Many disaster response plans assume that the professional emergency responders - the police, firefighters, ... - will take on a role that is dramatically different from their everyday operations. Fundamentally organizational psychology tells you that it is unrealistic to expect someone to suddenly ignore years of training and experience. Plans should instead anticipate and accommodate this constraint.
Note: This is not a criticism of emergency responders, but a reminder from organizational psychology.

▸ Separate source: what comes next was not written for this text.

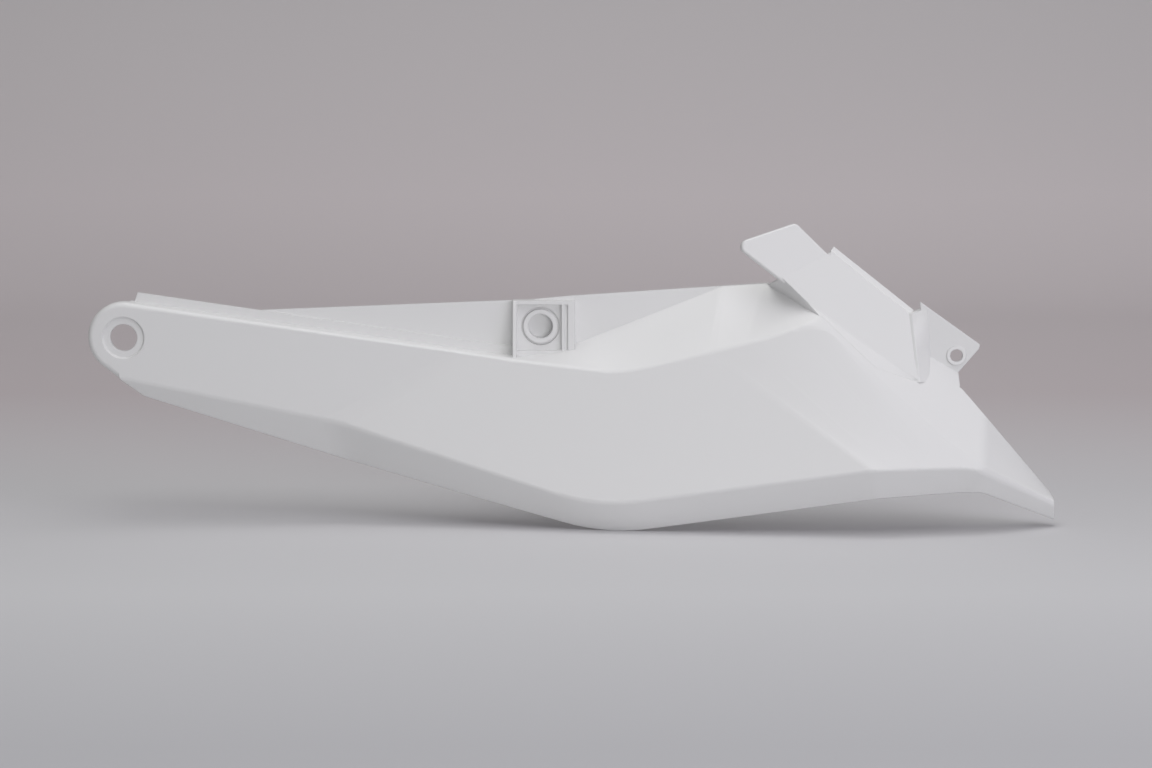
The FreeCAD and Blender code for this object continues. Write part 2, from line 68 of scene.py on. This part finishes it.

Professional emergency responders - the police, firefighters , ... - tend to be highly resistant to being prepared to use "civilians" to quickly scale-up their handling of a disaster. This resistance is a consequence of their training and their normal mode of operation. For example, at a fire, the fire fighters are the rescuers and everyone else is either a victim or a bystander. Adding outsiders, especially untrained ones, to a team creates substantial risks and may actually decrease the effectiveness of the unit. However, in a disaster, the risk equation changes - the professionals are badly overstretched and there are many lesser tasks that can be handled by citizens where the benefit exceeds the risk.
Effectiveness for police and fire fighters depends upon extensive training to drill in proper procedure and to develop finely-honed reflexes. Police and fire departments recruit people with "bias to action." Disasters and large-scale emergencies create many unexpected situations and require actions that are not covered by normal procedures and sometimes in direct conflict with normal procedures.